Steps to ensure the woman could continue her education included offering her online classes or a transfer to another school.
He said that whatever miscommunications and missteps the school might have made did not meet the definition of deliberate indifference.
Martin told the jury repeatedly; the school likely would face criticism if it took none of those steps and now is being sued for being proactive; taking actions the school feels have been unfairly misrepresented.
In Doe’s closing arguments to the jury, attorney Maren Chaloupka argued taking ineffective actions did amount to deliberate indifference and the evidence presented provided ample proof Chadron State was “giving sexual predators free rein on campus.”
Chaloupka described the school’s investigation as “slipshod,” informed by “biased interviews” of those with knowledge of the incident.
The perpetrator admitted Doe had not given consent to sex in one encounter and had told him directly to stop in the second. Chaloupka singled out the school’s failure to implement a risk assessment of the man to determine if he was a risk to the victim and the campus at large.
Doe had been troubled by the school’s policy of instituting the same no-contact order for the victim and the man who assaulted her.

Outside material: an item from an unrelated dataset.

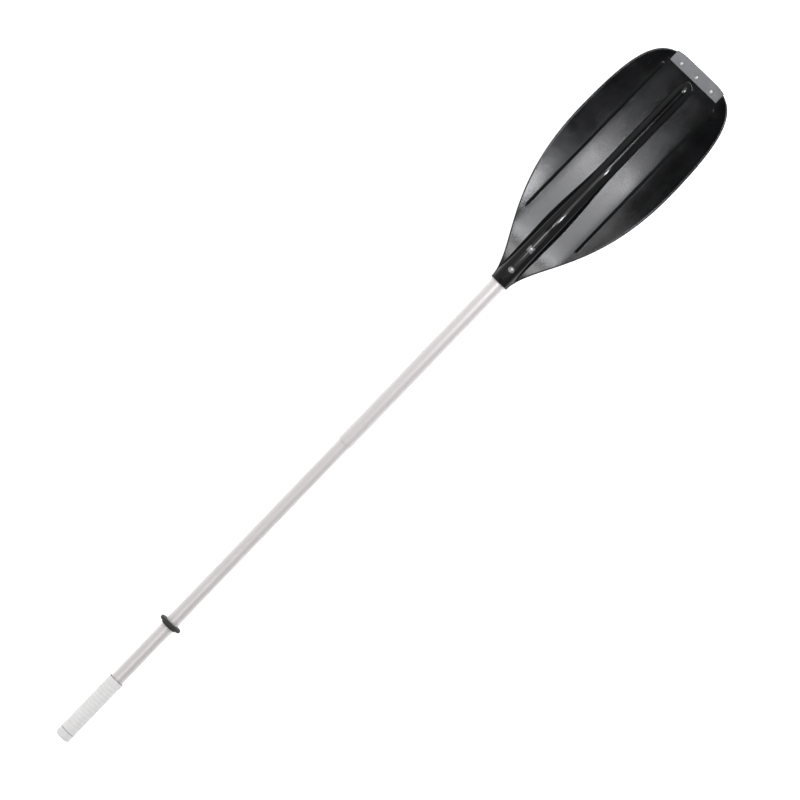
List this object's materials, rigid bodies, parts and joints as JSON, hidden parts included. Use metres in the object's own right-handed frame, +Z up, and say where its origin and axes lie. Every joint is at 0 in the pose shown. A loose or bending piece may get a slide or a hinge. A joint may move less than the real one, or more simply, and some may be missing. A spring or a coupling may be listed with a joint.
{
  "type": "oar",
  "caption": "Take-apart dinghy oar: aluminium tube shaft joined by a snap button, sliding rubber stop ring, pale grip and a ribbed black plastic blade with a guarded tip.",
  "frame": {"origin": "on the ground, halfway along the oar and under the middle of its width", "axes": "+X from the handle to the blade's tip, +Y across the blade, +Z up, the side of the blade's hollow face"},
  "size_m": [1.45, 0.2, 0.0404],
  "materials": {
    "cap": "satin",
    "grip": "matte",
    "tube": "satin",
    "stop_rubber": "matte",
    "blade_plastic": "satin",
    "guard": "satin",
    "rivet": "satin",
    "button_steel": "satin",
    "spring_steel": "satin",
    "plug": "matte",
    "foam": "matte"
  },
  "bodies": {
    "oar": {"end_cap": "cap", "grip_sleeve": "grip", "upper_tube": "tube", "lower_tube": "tube", "blade": "blade_plastic", "tip_guard": "guard", "tip_guard_rivet_left": "rivet", "tip_guard_rivet_middle": "rivet", "tip_guard_rivet_right": "rivet", "blade_rivet_near": "rivet", "blade_rivet_far": "rivet", "spring_clip": "spring_steel", "upper_tube_plug": "plug", "lower_tube_plug": "plug", "upper_float": "foam", "lower_float": "foam"},
    "stop_ring": {"stop_ring": "stop_rubber"},
    "snap_button": {"snap_button": "button_steel"}
  },
  "joints": [
    {"name": "stop_ring_slide", "type": "slide", "parent": "oar", "child": "stop_ring", "axis": [1, 0, 0], "range_m": [-0.1154, 0.3902]},
    {"name": "snap_button_press", "type": "slide", "parent": "oar", "child": "snap_button", "axis": [0, 0, 1], "range_m": [0, 0.0035], "stiffness_N_per_m": 2000, "springref_m": -0.001, "deforming": ["spring_clip"]}
  ]
}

At its most basic, Chaloupka argued, the case boils down to Jane Doe not being listened to and not being heard in the wake of two sexual assaults by another student.
Judge Joseph Bataillon handed the case over to the jury mid-morning on Wednesday.
Full disclosure: Maren Chaloupka and her law firm, Chaloupka Law LLC, are among Nebraska Public Media’s financial supporters.
Editor's note: A previous version of this story misspelled Chaloupka's last name.